Emons believes that banks like JPMorgan Chase, which have benefited from Trump’s pro-growth agenda and financial deregulation, are considered compelling “Trump wins’’ trades. The same goes for commodity companies like Exxon, which has benefited from his curbing of environmental protections, as well as major aerospace and defense companies like Lockheed Martin.
Even the embattled Boeing — whose chief executive was fired Monday amid a crisis over the safety of its 737 Max — stands to benefit from Trump’s policies, because of deregulation and the tariffs he has imposed on its European rival, Airbus. Emons calls Boeing a “national champion” for Trump.
The Progressive Agenda Basket
Positioning for a potential Democratic victory next November has been more complicated. Warren and Sanders — whose platforms include plans for upending the current health care system, overhauling the financial system and fighting climate change — have inspired a variety of market trades.
The basic Warren or Sanders trade is a mirror image of the Trump trade: shorting, or betting against, blue-chip stocks. Several hedge-fund managers have already predicted a 25% or even 30% drop in the S&P if Warren were to win, for example, and the popularity of an option — effectively an insurance policy — on a drop in the index rose as she moved into the top tier of contenders, according to Garnett of Goldman Sachs and other strategists.
To game out the potential impact of a Warren or Sanders victory, analysts at JPMorgan recently established a roster of 51 stocks. Called the Progressive Democratic Agenda Basket, it consists of companies that, for a variety of reasons, are expected to be most affected by the candidates should a progressive prevail.
Exxon, Chevron and other fossil fuel companies are on the list for negative impact, as are health-care providers like Cigna and Humana.
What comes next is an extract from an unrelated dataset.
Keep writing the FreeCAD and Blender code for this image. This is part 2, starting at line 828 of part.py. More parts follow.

So are banks like Wells Fargo and Bank of America, the private-equity firm Blackstone Group, and tech giants like Alphabet and Facebook, which Warren and Sanders have called for breaking up.
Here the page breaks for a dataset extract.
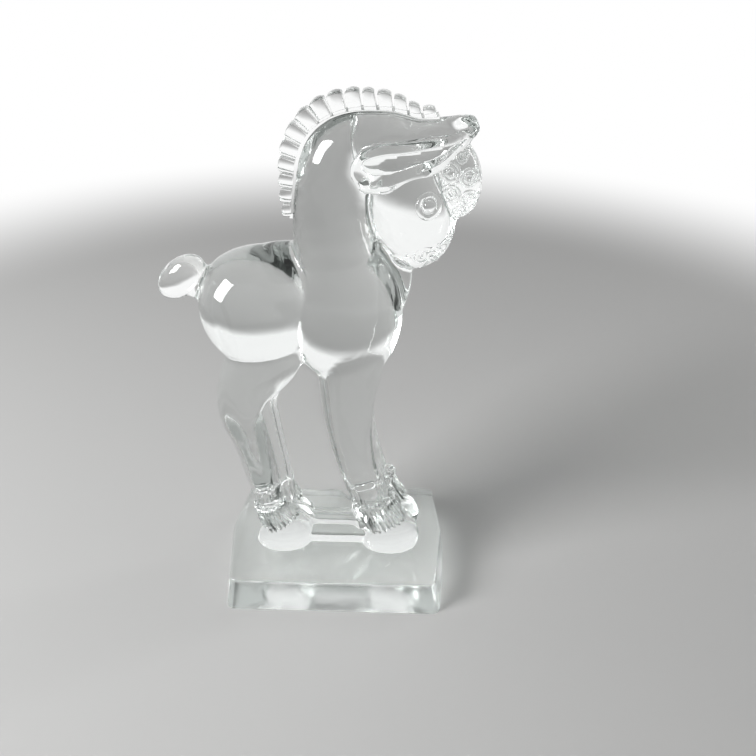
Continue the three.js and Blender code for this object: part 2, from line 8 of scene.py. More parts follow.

Some of the less-obvious inclusions include the Gap and the pizza chain Papa John’s International, which JPMorgan believes could face pressure on their profit margins if a progressive president pushes hikes in the national minimum wage.
“The biggest risk for 2020 is the presidential election, for which we recommend hedges,” Nikolaos Panigirtzoglou, a researcher in the bank’s global cross-asset strategy group, and colleagues wrote Dec. 11.
The second biggest concern, he said in an interview, is the chance of a recession. Of course, the stock market is a fickle animal, and any number of things could affect it in unexpected ways, proving the predictions wrong.
The Unknowns
Biden, the former vice president who has consistently led the polls among Democratic contenders, has so far stymied most of the stock-pickers. He has said he’ll build upon the Affordable Care Act in order to retain a private insurance market for people who want to purchase health care on exchanges. Given that, Biden occupies a space between Trump — who has tried to dismantle the health care law and revert to a system more dominated by private insurers — and Warren and Sanders, who envision a government-run single-payer system.
Buttigieg, the South Bend, Indiana, mayor who calls his middle-of-the-road approach to health care “Medicare for All Who Want It” and who, like Biden, has not yet fully articulated his proposed legislative agenda, is a similarly elusive investment target.
“I think the challenge with Biden and Buttigieg is that the platforms aren’t really developed,” said Russell of UBS O’Connor.
Ultimately, stock investors crave nothing so much as greater certainty — an element that may be in short supply for many months to come.
“We need to know who the Democratic candidate is,” Garnett said, “and the quicker we know that, the better it will be for the investing environment.”